Mobile phones and “smart” phones have a ton of features: things like taking pictures, browsing the Internet, and playing games. Studies have shown, however, that only somewhere between 10 and 50% of the users of these feature rich devices know how to do more than make phone calls with them. Rich Miner of Google mentioned recently that the reason for this is mainly “bad UIs” . I think, however, that Rich is probably on the wrong track, at least for some users. Maybe even the majority of them.
The real reason most folks don’t use those fancy cell phone features is, in my opinion, two fold. First: most people have cell phones to (*gasp!*) make phone calls. They get phones with all those extra fancy features because they don’t have any choice and because, on the surface, they sound kind of neat. But once they really experience the functionality the phone can provide they quickly revert to using the phone for what they really bought it for: making calls. Why bother wasting time learning to use features that you have no real need for?
So, why is it that cell phones have all these largely unused features? Sure, some user somewhere thought it would be neat to have their phone also be a camera, instant messenger, and internet browser. And those might even be nice features- but the real reason they are on every phone is because the telcos desperately want to sell users obscenely over-priced data services. Telephone companies make good money on cell phone calls, but they make an absolute killing, on the order of thousands of times as much for the same volume of “bits” being sent over the network, for those other services. Telcos want to jam pack as many features tied to over-priced data transmission services into every phone as they can. They really hope someone will accidentally start using these features, and the more of them they add in the more likely it is that someone will stupidly pay to use them.
Which leads to my nominee for the second reason why most people don’t use these “extra” features on their cell phones: cost. Even the stupidest user, unless they are stupid *and* rich, quickly realizes that sending a photo via their phone, downloading a game or ring tone, or browsing the Internet is painfully expensive. $30 a month for the phone without a data plan is pretty pricy to begin with: asking people to spend $100 or $150 a month for plans that include adequate data services elevates the cost beyond what everyone but the “stupid rich” can justify. Without those plans, data services from telcos are beyond expensive: a thousand times the per-byte cost of a telephone conversation. Even if the price was a third as much it would be too much for most people- they already pay $30 a month for Internet services and $50 a month for digital cable, money which only a few years ago they didn’t have to spend, so adding another $50 or more a month to put those services in their pocket is just unreasonable.
To be clear: I do agree with Rich that many features on cell phones and “smart” phones are too complex to use for most people. But if the data services supporting these features were cheap enough, more people would likely invest the time to figure out how to use them. Look at Japan: by all accounts, their phones are incredibly complex and difficult to use, but their phone services are cheap, and I understand there is a much higher rate of use for phone-based data services. Make the data cost of using all those fancy features negligible, and the percentage of people using them would probably go up much faster than any user interface change could account for.
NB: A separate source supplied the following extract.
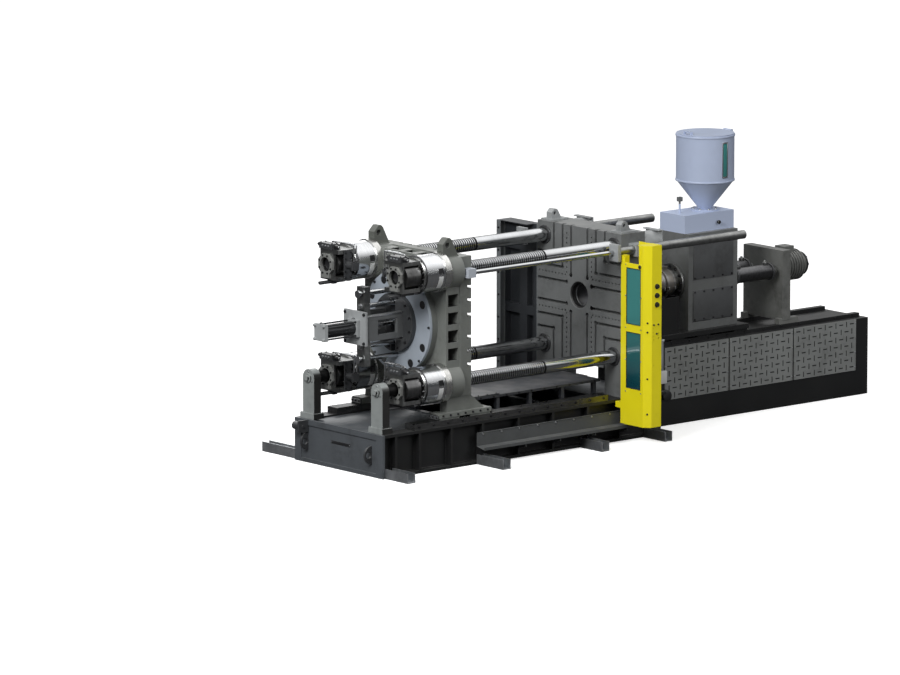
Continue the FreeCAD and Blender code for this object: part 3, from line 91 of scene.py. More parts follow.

Oh, and for those who feel tempted to use the elegance of the iPhone UI as an example to refute my assertions, I would have this to say: the people who buy iPhones buy them for all the fancy features *first*, and as a phone second. This is clearly demonstrated by the fact that the iPhone’s poor performance as a phone (E.G.: dropping calls, service area issues, limited talk time) doesn’t seem to have reduced its popularity. The iPhone UI is nice, but that is not the deciding factor in terms of how much the features beyond basic phone calls are used.